### Given problem
Copy out the data below verbatim.
——————————
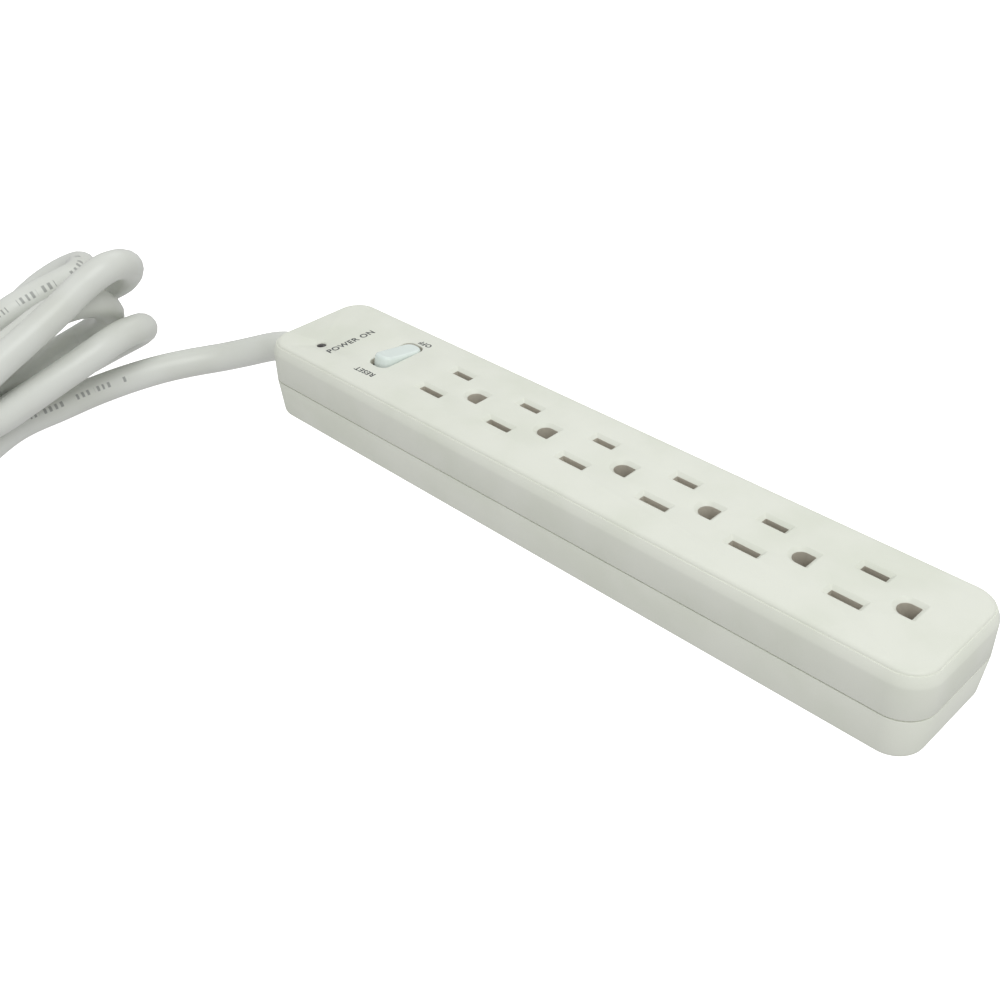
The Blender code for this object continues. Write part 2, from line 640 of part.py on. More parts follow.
# --- contacts -----------------------------------------------------------------------------
def make_bus(name, parts, cutters, y, half, leaf_places, leaf_length, look):
    """A folded channel whose two walls are cut into a pair of spring leaves per outlet."""
    low = BUS_BOTTOM
    sheet = BUS_SHEET
    outline = [(y - half, low), (y + half, low), (y + half, BUS_TOP), (y + half - sheet, BUS_TOP),
               (y + half - sheet, low + sheet), (y - half + sheet, low + sheet),
               (y - half + sheet, BUS_TOP), (y - half, BUS_TOP)]
    start = CARRIER_X[0] + 0.0013
    end = CARRIER_X[1] - 0.0013
    bus = add_mesh(name, bar_along_x(outline, start, end), parts, look, smooth=False)
    edges = [start - sheet]
    for x in leaf_places:
        edges += [x - leaf_length / 2, x + leaf_length / 2]
    edges.append(end + sheet)
    bm = bmesh.new()
    for left, right in zip(edges[0::2], edges[1::2]):
        if right - left < sheet:
            continue
        made = bmesh.ops.create_cube(bm, size=1.0)["verts"]
        bmesh.ops.scale(bm, vec=(right - left, 3 * half, BUS_TOP), verts=made)
        bmesh.ops.translate(bm, vec=((left + right) / 2, y, low + 3 * sheet + BUS_TOP / 2),
                            verts=made)
    boolean(bus, cutter_from(name + "_gaps", bm, cutters))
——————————
### Result of the exercise
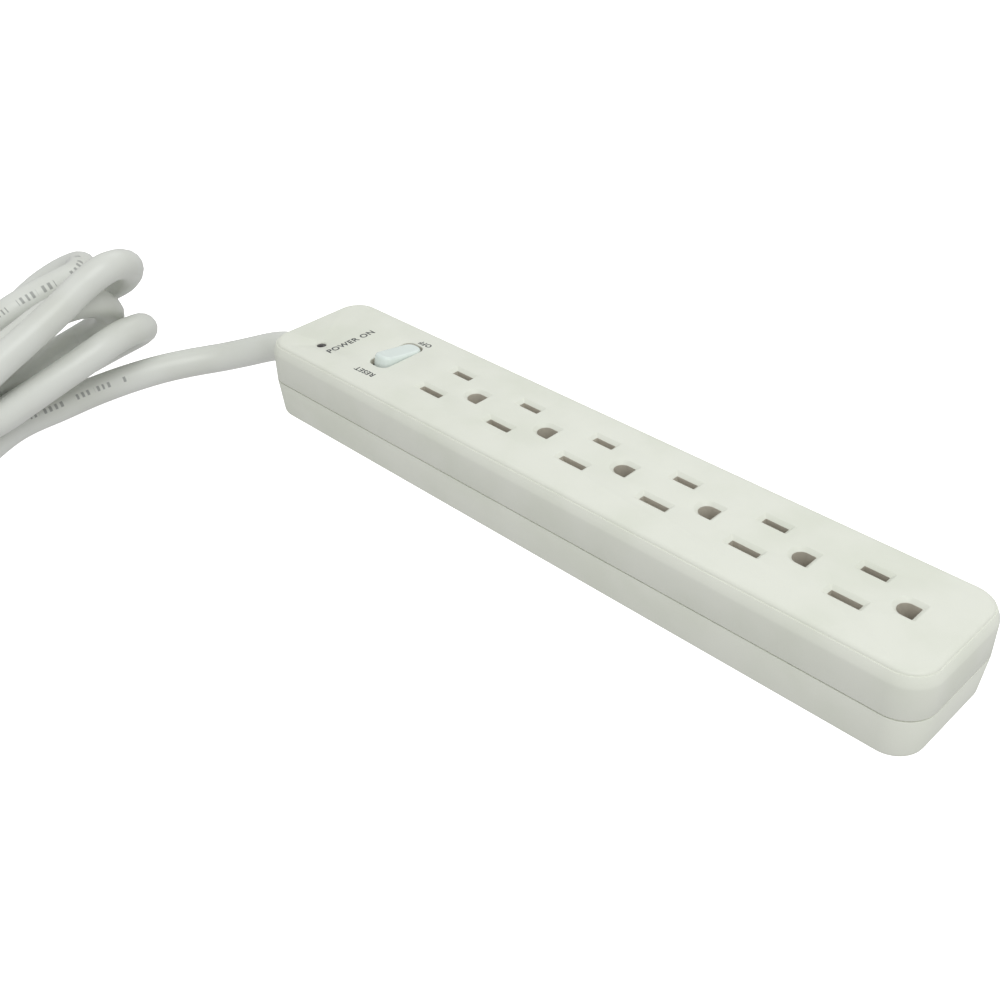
The Blender code for this object continues. Write part 2, from line 640 of part.py on. More parts follow.
# --- contacts -----------------------------------------------------------------------------
def make_bus(name, parts, cutters, y, half, leaf_places, leaf_length, look):
    """A folded channel whose two walls are cut into a pair of spring leaves per outlet."""
    low = BUS_BOTTOM
    sheet = BUS_SHEET
    outline = [(y - half, low), (y + half, low), (y + half, BUS_TOP), (y + half - sheet, BUS_TOP),
               (y + half - sheet, low + sheet), (y - half + sheet, low + sheet),
               (y - half + sheet, BUS_TOP), (y - half, BUS_TOP)]
    start = CARRIER_X[0] + 0.0013
    end = CARRIER_X[1] - 0.0013
    bus = add_mesh(name, bar_along_x(outline, start, end), parts, look, smooth=False)
    edges = [start - sheet]
    for x in leaf_places:
        edges += [x - leaf_length / 2, x + leaf_length / 2]
    edges.append(end + sheet)
    bm = bmesh.new()
    for left, right in zip(edges[0::2], edges[1::2]):
        if right - left < sheet:
            continue
        made = bmesh.ops.create_cube(bm, size=1.0)["verts"]
        bmesh.ops.scale(bm, vec=(right - left, 3 * half, BUS_TOP), verts=made)
        bmesh.ops.translate(bm, vec=((left + right) / 2, y, low + 3 * sheet + BUS_TOP / 2),
                            verts=made)
    boolean(bus, cutter_from(name + "_gaps", bm, cutters))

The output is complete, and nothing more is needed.